As a human, I want to create more genuine connections so I can add more meaning to my life. This is hard because technology has created a wall.
We discovered the largest pain point faced by our target audience was, that it has become extremely difficult for them to form genuine human connections as technology integrates itself further into their lives.

Our top goals were to build a meaningful and scalable product capable of creating future opportunities while also launching a service that helps facilitate the creation of more genuine human connections.
Empathy Map
The empathy map we created was designed to visually display the knowledge we gained from our user through interviews and surveys. By building this empathy map my team and I were able to better understand and visualize the needs of or users through their emotions and behaviors.
These sketches were drawn as quick ideas for potential solutions to the problems we identified. sketching allowed me to quickly iterate ideas using minimal tools that saved time.

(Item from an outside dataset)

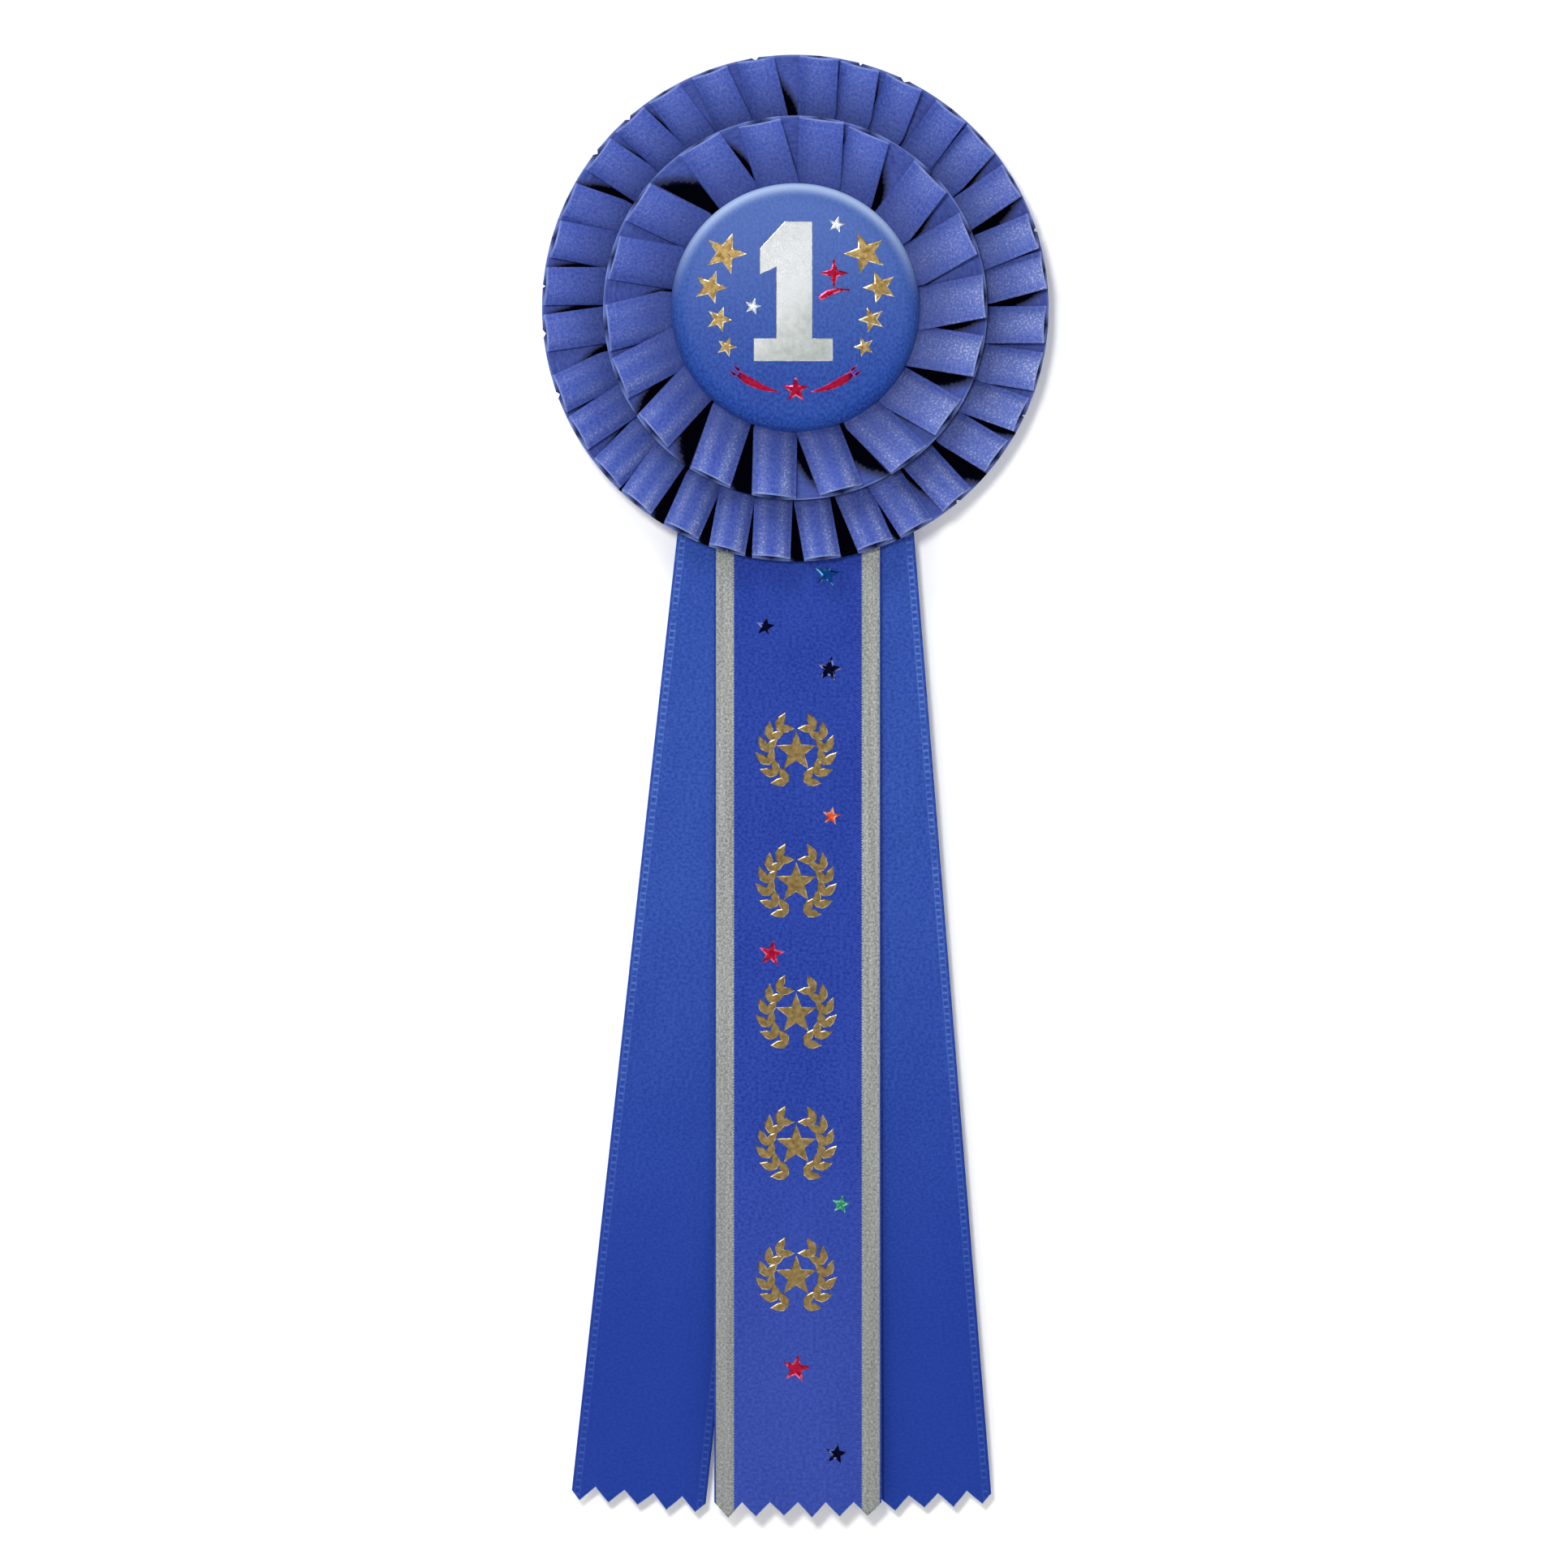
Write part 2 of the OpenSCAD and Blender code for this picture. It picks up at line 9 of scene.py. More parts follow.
import bmesh
import bpy
import numpy as np
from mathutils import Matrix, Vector


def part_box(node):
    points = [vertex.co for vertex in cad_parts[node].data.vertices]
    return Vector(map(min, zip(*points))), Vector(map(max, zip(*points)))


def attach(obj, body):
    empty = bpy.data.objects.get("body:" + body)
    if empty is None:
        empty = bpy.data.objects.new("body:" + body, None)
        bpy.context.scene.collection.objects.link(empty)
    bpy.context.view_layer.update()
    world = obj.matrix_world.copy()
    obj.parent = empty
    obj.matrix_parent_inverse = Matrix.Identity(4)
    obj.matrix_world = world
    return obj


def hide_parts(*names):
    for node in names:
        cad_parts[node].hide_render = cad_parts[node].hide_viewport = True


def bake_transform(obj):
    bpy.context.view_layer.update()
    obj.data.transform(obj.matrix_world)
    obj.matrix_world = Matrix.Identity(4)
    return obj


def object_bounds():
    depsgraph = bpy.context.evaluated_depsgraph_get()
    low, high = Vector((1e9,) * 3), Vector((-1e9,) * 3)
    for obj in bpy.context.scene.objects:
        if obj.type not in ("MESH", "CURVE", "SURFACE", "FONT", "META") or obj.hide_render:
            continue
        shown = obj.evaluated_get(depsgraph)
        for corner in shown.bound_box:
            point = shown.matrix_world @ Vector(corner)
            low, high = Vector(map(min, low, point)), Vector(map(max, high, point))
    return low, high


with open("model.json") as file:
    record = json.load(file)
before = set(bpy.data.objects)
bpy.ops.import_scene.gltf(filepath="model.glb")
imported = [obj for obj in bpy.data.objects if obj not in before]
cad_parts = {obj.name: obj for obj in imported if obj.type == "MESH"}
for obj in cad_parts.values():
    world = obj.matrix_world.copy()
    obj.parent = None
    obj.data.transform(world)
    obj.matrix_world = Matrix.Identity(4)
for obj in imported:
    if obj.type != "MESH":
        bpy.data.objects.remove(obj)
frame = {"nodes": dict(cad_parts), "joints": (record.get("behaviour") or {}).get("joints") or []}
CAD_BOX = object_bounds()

MM = 0.001
NODES = frame["nodes"]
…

The sketches to the right show the final idea for our minimum viable product.
User Flow
The user flow I designed illustrates how our users complete various tasks within the Stroll app, it also shows how each step relates to another. By building this user flow, I was able to identify which steps could be eliminated as well as what steps could be added or improved. This is the final user flow that I created after presenting different versions we came up with through iteration.
The wireframes I designed were created to arrange elements in a way that accomplished a particular purpose. Each of the various wireframes show page layout, arrangement of the apps content, interface elements, and navigational systems.

The wireframes to the right are the final wireframes I created. Because of our tight timeline we only create a few wireframes before moving forward.
A chance to connect with every note. A public map allowed users post notes to a specific location, crossing paths with notes built meaningful feeds.
We attempted to solve our target audiences problems by designing an app that allowed them to create location-specific content in real-time. They could do this by posting notes to a community map, these notes could later be collected as content when users crossed paths with them. The map was a core feature within the Stroll app, it allowed users the ability to post content to a specific location and share it with other people nearby. This was important because it allowed users to build feeds that were relevant to them & their location.

Notes in themselves we're also a key feature, they were the type of content a user could create, a note could contain just text but eventually, we added support for images, notes always appeared on the map in the location that they were created. Finally, the feed stored notes as user crossed paths with them. To cross paths with a note users had to come within a specific radius of that note’s location on the map in real life. The purpose of each of these features was to aid users in collecting meaningful content in real life that would facilitate the building of genuine connections.
The Final Design
To the left is the final design for the Stroll app. I arrived on this design after testing our wireframe with users. This particular design is a hybrid between apple human interface guidelines and google material design. I looked to these resources because they have been tested and proven to generate positive results.

Video Documentation
This video provides in depth documentation of our entire development process, it also showcases highlights from our capstone presentation.
6. The Results
We launched a robust MVP. However, better research and user testing would have made a 
world of a difference.
We are no longer working on Stroll however, we are proud of the fact that we were able to launch a fully functional and testable MVP in under a semester. Following the testing we conducted at the showcase we walked away with a few insights that led us to the following features: User accounts were a must. Such a feature is important for it would have allowed for better moderation as well as better protection of user data. This is crucial as Stroll tracked users’ locations, which is arguably sensitive personal information. Video integration was important, as it would have offered users a more personal experience and had the ability to enable greater forms of expression. Implementing these features may have allowed Stroll the ability to compete more effectively with larger tech companies
because the user experience would have been more familiar, interesting, and addictive, this also may have increased the retention rate. Other features requested by users include the clearing of notes from the map after 24 hours, this would have improved the app, not only by keeping the map clean but also by keeping the content fresh while also adding a feeling of exclusivity to each note. Stroll was positively received by faculty, staff, & students. It effectively met as well as surpassed the goals we set for the project at the beginning of the semester. The number one thing we could have done to improve was conducted more market research and user interviews to gain greater insights into the problem, doing so would have helped us build better more robust product.